No curto caminho para o Canindé, eles vão caminhando, rindo e se divertindo. Sabem que, em poucos minutos, a alegria vai dar lugar à raiva. Um senso de frustração, injustiça e de sentimento do que poderia ter sido.

Se o argentino Javier Castrilli não tivesse marcado dois pênaltis para o Corinthians na semifinal do Paulista de 1998. Se o chute de Aílton, do Grêmio, fosse para fora na decisão do Brasileiro de 1996. Se Héverton não tivesse sido escalado. Se a Portuguesa ainda estivesse na Série A...

"Fácil é torcer pelo Corinthians. Paixão é torcer pela Portuguesa. Não ganha nada e vive uma crise atrás da outra. Fiéis somos nós", diz o gerente de vendas Marcelo Vieira Cabral, 38, presidente dos Leões da Fabulosa.

Como todos esperavam, a arquibancada está vazia.

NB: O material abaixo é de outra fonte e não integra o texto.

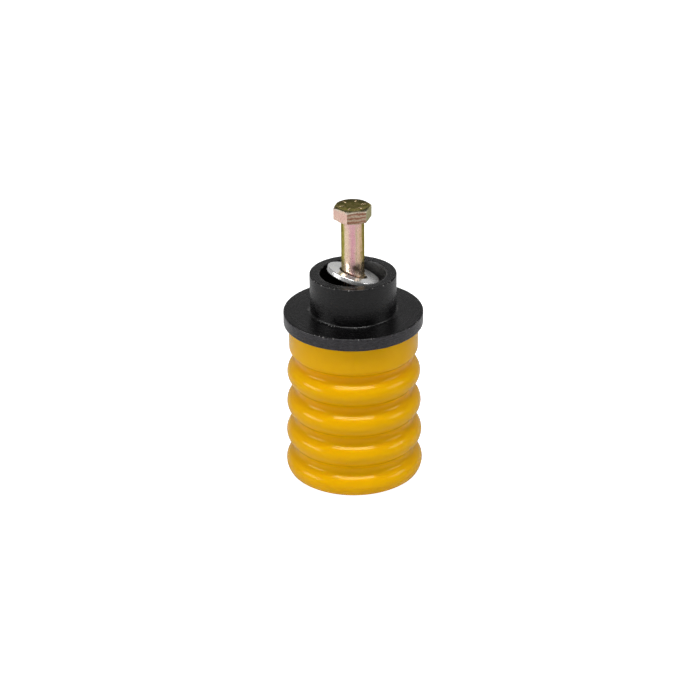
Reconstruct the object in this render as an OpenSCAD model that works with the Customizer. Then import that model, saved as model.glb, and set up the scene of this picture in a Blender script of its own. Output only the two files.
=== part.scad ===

Torcedores xingam a Rede Globo, os rivais, a arbitragem, os próprios jogadores da Portuguesa e Benazzi. Não necessariamente nessa ordem.

Os 40 integrantes da organizada começam a bater bumbo. "Eu sou da Lusa de coração, eu sou do time que vai ser o campeão." Se pensam na ironia disso, não está claro.

A crise é tão séria que conselheiros falam nos bastidores que o futebol do clube pode fechar em 2015.

Em 90 min, os donos da casa não criam nenhuma chance de gol. Sem se esforçar, o Vasco vence por 1 a 0 --neste sábado (11), a Portuguesa perdeu de novo: 3 a 1 para o América-MG, em Belo Horizonte.

"Se acabar, pode ter certeza que no último dia estarei aqui. E outros também estarão", desabafa Cabral.

Na saída do estádio, dona Anita está na mesma cadeira de antes, olhando o pequeno público passar por ela.

"Como foi, dona Anita?"

"Ruim. A Portuguesa quer matar todo mundo de fome."

Em 2015, a realidade deverá ser a Série C. Será o mergulho no desconhecido mesmo para um time acostumado a problemas como a Lusa.

"Fé, meu amigo. O jeito é ter fé", insiste Pelota. "No fim de tudo, torcer pela Portuguesa é um dom".